Set task> Reproduce all of the material word for word.

Stored data>
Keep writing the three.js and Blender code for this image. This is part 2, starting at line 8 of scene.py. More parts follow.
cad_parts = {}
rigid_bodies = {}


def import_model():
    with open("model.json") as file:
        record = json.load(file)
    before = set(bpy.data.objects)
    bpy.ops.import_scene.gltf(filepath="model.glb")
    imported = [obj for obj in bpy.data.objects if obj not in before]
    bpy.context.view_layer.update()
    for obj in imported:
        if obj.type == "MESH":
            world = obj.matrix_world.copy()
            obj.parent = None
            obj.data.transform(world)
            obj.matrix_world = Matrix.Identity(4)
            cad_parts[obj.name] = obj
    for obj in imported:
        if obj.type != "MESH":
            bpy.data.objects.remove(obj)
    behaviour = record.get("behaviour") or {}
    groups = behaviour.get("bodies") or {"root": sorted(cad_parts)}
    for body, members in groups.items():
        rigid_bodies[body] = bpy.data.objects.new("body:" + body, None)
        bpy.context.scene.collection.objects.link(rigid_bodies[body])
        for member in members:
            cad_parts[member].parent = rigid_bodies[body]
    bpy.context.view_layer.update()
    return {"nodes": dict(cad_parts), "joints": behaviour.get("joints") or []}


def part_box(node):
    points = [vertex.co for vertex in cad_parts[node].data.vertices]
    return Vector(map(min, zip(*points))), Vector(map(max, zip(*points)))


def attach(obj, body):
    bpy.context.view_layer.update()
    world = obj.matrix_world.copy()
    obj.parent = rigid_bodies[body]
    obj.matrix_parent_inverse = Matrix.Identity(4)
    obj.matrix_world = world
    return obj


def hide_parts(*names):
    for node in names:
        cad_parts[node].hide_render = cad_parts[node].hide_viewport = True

Solution>
Keep writing the three.js and Blender code for this image. This is part 2, starting at line 8 of scene.py. More parts follow.
cad_parts = {}
rigid_bodies = {}


def import_model():
    with open("model.json") as file:
        record = json.load(file)
    before = set(bpy.data.objects)
    bpy.ops.import_scene.gltf(filepath="model.glb")
    imported = [obj for obj in bpy.data.objects if obj not in before]
    bpy.context.view_layer.update()
    for obj in imported:
        if obj.type == "MESH":
            world = obj.matrix_world.copy()
            obj.parent = None
            obj.data.transform(world)
            obj.matrix_world = Matrix.Identity(4)
            cad_parts[obj.name] = obj
    for obj in imported:
        if obj.type != "MESH":
            bpy.data.objects.remove(obj)
    behaviour = record.get("behaviour") or {}
    groups = behaviour.get("bodies") or {"root": sorted(cad_parts)}
    for body, members in groups.items():
        rigid_bodies[body] = bpy.data.objects.new("body:" + body, None)
        bpy.context.scene.collection.objects.link(rigid_bodies[body])
        for member in members:
            cad_parts[member].parent = rigid_bodies[body]
    bpy.context.view_layer.update()
    return {"nodes": dict(cad_parts), "joints": behaviour.get("joints") or []}


def part_box(node):
    points = [vertex.co for vertex in cad_parts[node].data.vertices]
    return Vector(map(min, zip(*points))), Vector(map(max, zip(*points)))


def attach(obj, body):
    bpy.context.view_layer.update()
    world = obj.matrix_world.copy()
    obj.parent = rigid_bodies[body]
    obj.matrix_parent_inverse = Matrix.Identity(4)
    obj.matrix_world = world
    return obj


def hide_parts(*names):
    for node in names:
        cad_parts[node].hide_render = cad_parts[node].hide_viewport = True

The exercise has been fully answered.